Xssie22kdieksie = id 1
Kde22ldoslsekks = id 2

That way if the user tampered with the random string it wouldn't updae because it doesn't exist in the db and they could never guess the string?

That way if the user tampered with the random string it wouldn't updae because it doesn't exist in the db and they could never guess the string?

Correct.

user1 might have different inputs on their forms

From more than one record? Am just not seeing the whole picture I guess.

Member Avatar for iamthwee

Prit, there are basically three stages of validation. The user, the form/project and the field values.

So I can't just say if session_id() == user1 show form1.

But the input fields also detail the version number. I don't want the end user changing the version number to something above the intended value.

So basically, I have to create random strings for EVERY single input box?

I'm not seeing the whole picture here, but I kind of understand what the process is... you are dynamically creating the input fields based on the user that is accessing the form (say a particular customer)? So, I would think that you can store the input elmenet IDs in a DB table and then when you are about to build the dynamic form server side, you perform a lookup in your DB table and retrieve the input element IDs, send that back to the browser. When the browser submits the data, you would go back to the db retrieve those IDs, and only parse those form fields.

after that, apply server side validation rules.

I'm not clear on this process in PHP, but its certainly doable using asp.net.

Am I totally off on what you are doing?

I believe wordpress uses a similar process. Wordpress uses a function called nonces. numbers used once. They dynamicly insert this into form submission to make sure the post is valid. This could be something to research and find a solution.

Member Avatar for iamthwee

I'm not seeing the whole picture here, but I kind of understand what the process is... you are dynamically creating the input fields based on the user that is accessing the form (say a particular customer)? So, I would think that you can store the input elmenet IDs in a DB table and then when you are about to build the dynamic form server side, you perform a lookup in your DB table and retrieve the input element IDs, send that back to the browser. When the browser submits the data, you would go back to the db retrieve those IDs, and only parse those form fields.

Yes more, or less. Unfortunately asp.net is a no go. I know this is possible with PHP and I just need to make sure the user can't really change a field with an id they shouldn't have access to.

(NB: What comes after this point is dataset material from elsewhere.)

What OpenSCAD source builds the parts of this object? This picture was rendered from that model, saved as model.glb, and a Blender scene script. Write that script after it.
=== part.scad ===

I'm not sure how asp.net works but I would image the client side/html is basically the same and has the same issues.

I guess in my naivity I thought setting the field as readonly in html would circumvent any 'hacking' issues. Clearly this is not the case. EVERY input should be validated server side. ATM using random strings or 'nonces?' would work. I just need to work this into my current project.

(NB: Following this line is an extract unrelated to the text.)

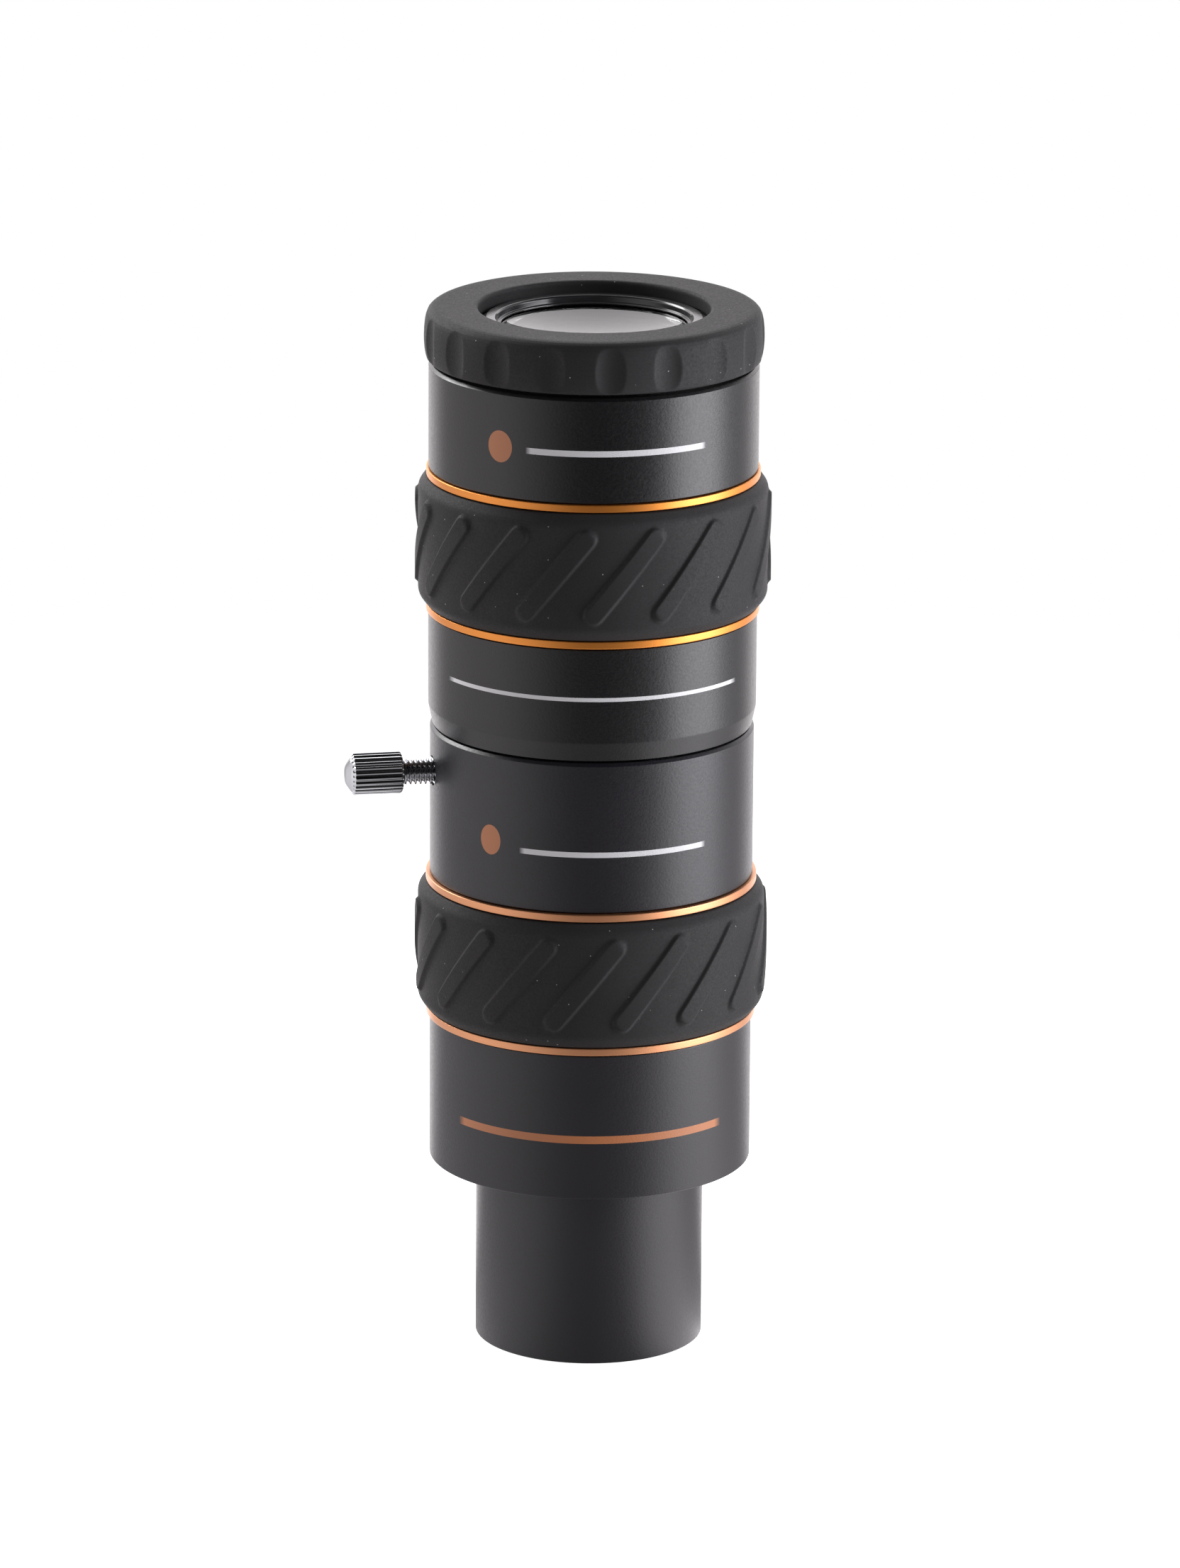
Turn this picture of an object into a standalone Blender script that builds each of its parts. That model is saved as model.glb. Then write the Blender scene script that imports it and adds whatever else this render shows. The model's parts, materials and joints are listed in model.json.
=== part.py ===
"""Barlow lens with an eyepiece seated in its socket, built as separate turned, moulded and ground pieces.

The optical axis is Z. The origin is on that axis, in the plane of the nose's open end, and the part
stands on that end. -Y is the front and the thumbscrew points left. Radii and heights are in
millimetres, and each turned piece is one (radius, height) outline spun round the axis.
"""

import math

import bmesh
import bpy
from mathutils import Matrix, Vector

MM = 0.001
MERGE = 1e-6  # metres: joins the seam of a turned shape
OUTER_SEGMENTS = 32  # round the pieces that show
INNER_SEGMENTS = 20  # round the pieces inside
LENS_SEGMENTS = 20
TRAVEL_GAP = 0.3  # between pieces that move past each other, and between a lens and its seat
JOINT_GAP = 0.15  # between turned pieces that are screwed or pushed together

# Barlow housing
NOSE_RADIUS = 15.86  # the 31.75 mm push fit, less its tolerance
NOSE_LENGTH = 26.2
NOSE_BORE = 14.3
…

I just need to make sure the user can't really change a field with an id they shouldn't have access to.

The sort answer: you have the user id that has being logged in your session , and as I understood you have some rules of what fields whose row’s id can update each user . So why don’t you validate that ids with the user id at the post process?

But of course pritaeas is correct when he says “Database ID's should never be exposed to users”. How to done it without ids inside the form depend on the occasion. For example, when you populate programmatically a form with fields in rows you know at that point the order of each row and the id of the row in your table. So you can store that information in your session. When you accept the post and start to process it you know the order of each field so you can easy find the id that corresponds to it.

Member Avatar for iamthwee

Example script?

Member Avatar for diafol

I agree about never exposing DB ids. Could you not have a "whitelist" formitem array for each user level and check $_POST[] items against that? I'm assuming that all users are logged in and have specific user levels (rights/privs).

Member Avatar for iamthwee

I'll put together the db schema in a few hours. Maybe you can spot some obvious issues.